With the noun acceso, the standard preposition is a:
- acceso a algo – access to something
Examples:
- acceso a internet – access to the internet
- acceso a la información – access to information
- acceso al edificio – access to the building
acceso para is not used in the sense of “access to X”. It could appear in different structures (for other meanings), but not to mark what you access.
So in your sentence, acceso al portal de la biblioteca is the correct and natural structure: access to the library portal.
portal can mean several things:
- Main entrance / doorway of a building.
- Website portal or online platform, especially in modern institutional contexts.

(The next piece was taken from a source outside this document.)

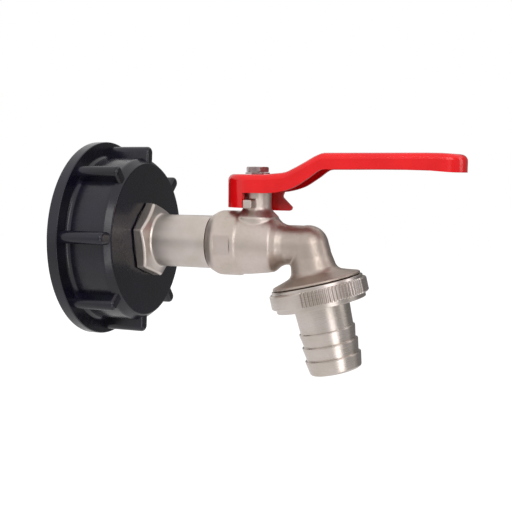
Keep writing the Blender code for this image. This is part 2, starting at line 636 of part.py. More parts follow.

In acceso al portal de la biblioteca, the context of matrícula (university/school) strongly suggests:
- an online portal – a website or web platform where you can search the catalogue, borrow digital resources, etc.
So here, portal de la biblioteca is best understood as the library’s online portal/website, not the physical door.
After de, Spanish often still uses the definite article if we are talking about a specific, known entity:
- el portal de la biblioteca – the portal of the library (a specific one, probably your institution’s library).
Compare:
- el director de la empresa – the company’s director
- el techo de la casa – the roof of the house
Saying portal de biblioteca without la would sound incomplete or strange here, as if you were describing a type of portal (a “library-type portal”) rather than the library’s portal. For the real-world institution, de la biblioteca is standard.
Yes, it is grammatically correct:
- La matrícula de este año está cara, pero incluye acceso al portal de la biblioteca.
This version with está cara emphasizes more that this year, in particular, the fee is unusually high compared to other years or what you might expect.
Nuance:
- es cara – more neutral/absolute: it is expensive.
- está cara – more relative/temporary: it is (running) expensive right now / this year.
In casual conversation among students comparing years or universities, está cara would sound quite natural if you want to stress the comparison to other times.